■ **WHAT IS NEEDED**:
Emit the entire listing verbatim.

■ **Rows from a 3D modeling dataset**:
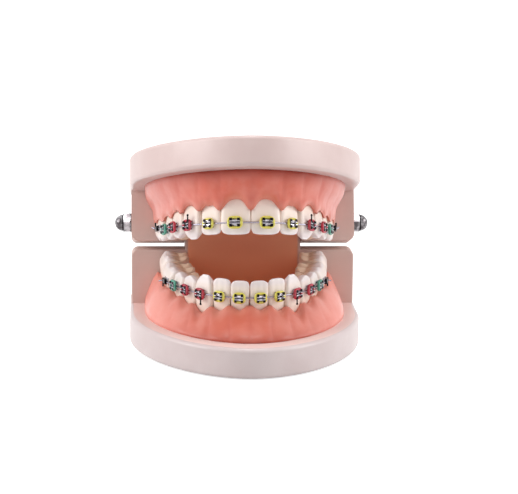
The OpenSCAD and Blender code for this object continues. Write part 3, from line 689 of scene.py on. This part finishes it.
def edge_rings(i, last, d, crown):
    """The end of a front tooth: an incisor keeps its width, a canine shrinks to a point."""
    middle, rings = last.mean(0), []
    for t in np.radians([25, 50, 70, 85]):
        thin = max(1 - (1 - math.cos(t)) * (0.32 / (0.09 * d if i < 2 else 0.065 * d)), 0.05)
        narrow = max(0.97 - 0.03 * t, 0.1) if i < 2 else thin
        ring = middle + (last - middle) * [narrow, thin, 1]
        ring[:, 2] += 0.02 * crown * math.sin(t)
        rings.append(ring)
    return rings

def chewing_rings(i, last, w, d):
    """The rounded rim of a back tooth and its chewing surface, with the depth of the grooves."""
    u, v = BACK_RING
    rim_z, _ = chewing_height(i, 0.9 * u, 0.8 * v, w, d)
    rings, grooves = [], []
    for g in (0.3, 0.6, 0.85):
        k = 0.91 - 0.11 * g ** 1.5
        rings.append(last * (1 - g ** 2 * 0.08, 1 - g, 1)
                     + columns_of(0, g * k * v * d / 2 * 0.97, (rim_z - last[:, 2]) * g))
    for k in (0.8, 0.74, 0.67, 0.6, 0.53, 0.46, 0.39, 0.32, 0.25, 0.18, 0.11, 0.05):
        z, depth = chewing_height(i, 1.12 * k * u, k * v, w, d)
        rings.append(columns_of(1.12 * k * u * w / 2, k * v * d / 2, z))
        grooves.append(depth * min(1, (0.84 - k) / 0.1))
    return rings, grooves

# %% Teeth
def tooth_shape(jaw, i):
    """A tooth in its own frame, with each point's height share, groove depth and basin."""
    w, d, crown = jaw.widths[i], jaw.depths[i], jaw.crowns[i]
    rings, grooves = body_rings(jaw, i, w, d, crown), []
    if i < 3:
        rings += edge_rings(i, rings[-1], d, crown)
    else:
        top, grooves = chewing_rings(i, rings[-1], w, d)
        rings += top
    points, faces = closed_loft(rings)
    groove = np.concatenate([np.zeros(COLUMNS * (len(rings) - len(grooves)))] + grooves)
    height = 1 + points[:, 2] / crown
    # The basin is the mask for painted shade on the tongue side of the back teeth.
    basin = unit((2 * points[:, 1] / d + 0.5) / 0.4) * unit((height - 0.5) / 0.3) * (i > 2)
    points[:, 1] += jaw.leans[i] * np.clip(height, 0, 1.1) ** 2
    points[:, 0] *= 1 - points[:, 1] * jaw.bends[i]
    return points, faces, {"height": unit(height), "groove": groove, "basin": basin}

for jaw in JAWS:
    for i, kind in enumerate(KINDS):
        points, faces, shades = tooth_shape(jaw, i)
        for side_name, side in SIDES:
            node = f"{jaw.name}_{side_name}_{kind}"
            tooth = make_piece("tooth_" + node, jaw.on_tooth(i, side, points), faces, TOOTH,
                               jaw.name, shades)
            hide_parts(node)

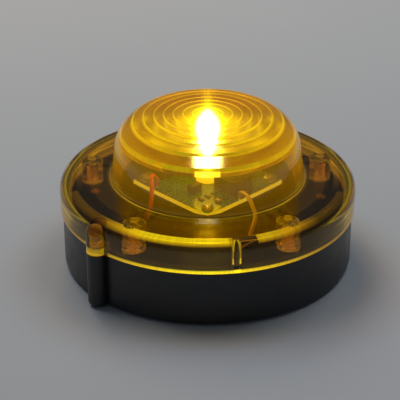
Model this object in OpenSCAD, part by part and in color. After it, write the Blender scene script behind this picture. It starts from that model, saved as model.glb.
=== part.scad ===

■ **OUTPUT FOR THIS EXERCISE**:
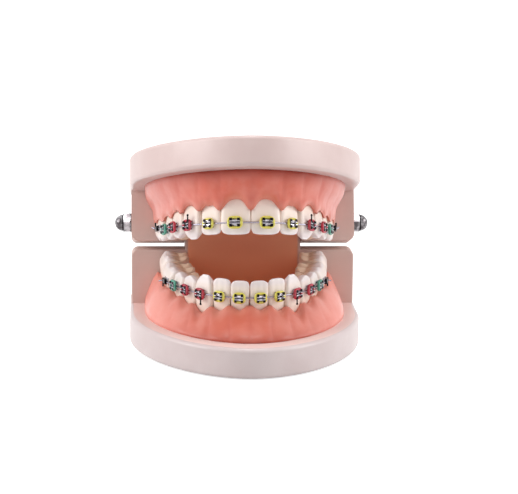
The OpenSCAD and Blender code for this object continues. Write part 3, from line 689 of scene.py on. This part finishes it.
def edge_rings(i, last, d, crown):
    """The end of a front tooth: an incisor keeps its width, a canine shrinks to a point."""
    middle, rings = last.mean(0), []
    for t in np.radians([25, 50, 70, 85]):
        thin = max(1 - (1 - math.cos(t)) * (0.32 / (0.09 * d if i < 2 else 0.065 * d)), 0.05)
        narrow = max(0.97 - 0.03 * t, 0.1) if i < 2 else thin
        ring = middle + (last - middle) * [narrow, thin, 1]
        ring[:, 2] += 0.02 * crown * math.sin(t)
        rings.append(ring)
    return rings

def chewing_rings(i, last, w, d):
    """The rounded rim of a back tooth and its chewing surface, with the depth of the grooves."""
    u, v = BACK_RING
    rim_z, _ = chewing_height(i, 0.9 * u, 0.8 * v, w, d)
    rings, grooves = [], []
    for g in (0.3, 0.6, 0.85):
        k = 0.91 - 0.11 * g ** 1.5
        rings.append(last * (1 - g ** 2 * 0.08, 1 - g, 1)
                     + columns_of(0, g * k * v * d / 2 * 0.97, (rim_z - last[:, 2]) * g))
    for k in (0.8, 0.74, 0.67, 0.6, 0.53, 0.46, 0.39, 0.32, 0.25, 0.18, 0.11, 0.05):
        z, depth = chewing_height(i, 1.12 * k * u, k * v, w, d)
        rings.append(columns_of(1.12 * k * u * w / 2, k * v * d / 2, z))
        grooves.append(depth * min(1, (0.84 - k) / 0.1))
    return rings, grooves

# %% Teeth
def tooth_shape(jaw, i):
    """A tooth in its own frame, with each point's height share, groove depth and basin."""
    w, d, crown = jaw.widths[i], jaw.depths[i], jaw.crowns[i]
    rings, grooves = body_rings(jaw, i, w, d, crown), []
    if i < 3:
        rings += edge_rings(i, rings[-1], d, crown)
    else:
        top, grooves = chewing_rings(i, rings[-1], w, d)
        rings += top
    points, faces = closed_loft(rings)
    groove = np.concatenate([np.zeros(COLUMNS * (len(rings) - len(grooves)))] + grooves)
    height = 1 + points[:, 2] / crown
    # The basin is the mask for painted shade on the tongue side of the back teeth.
    basin = unit((2 * points[:, 1] / d + 0.5) / 0.4) * unit((height - 0.5) / 0.3) * (i > 2)
    points[:, 1] += jaw.leans[i] * np.clip(height, 0, 1.1) ** 2
    points[:, 0] *= 1 - points[:, 1] * jaw.bends[i]
    return points, faces, {"height": unit(height), "groove": groove, "basin": basin}

for jaw in JAWS:
    for i, kind in enumerate(KINDS):
        points, faces, shades = tooth_shape(jaw, i)
        for side_name, side in SIDES:
            node = f"{jaw.name}_{side_name}_{kind}"
            tooth = make_piece("tooth_" + node, jaw.on_tooth(i, side, points), faces, TOOTH,
                               jaw.name, shades)
            hide_parts(node)

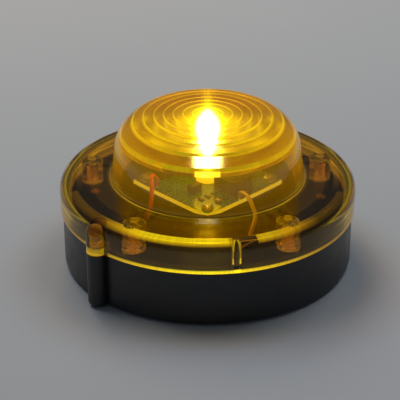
Model this object in OpenSCAD, part by part and in color. After it, write the Blender scene script behind this picture. It starts from that model, saved as model.glb.
=== part.scad ===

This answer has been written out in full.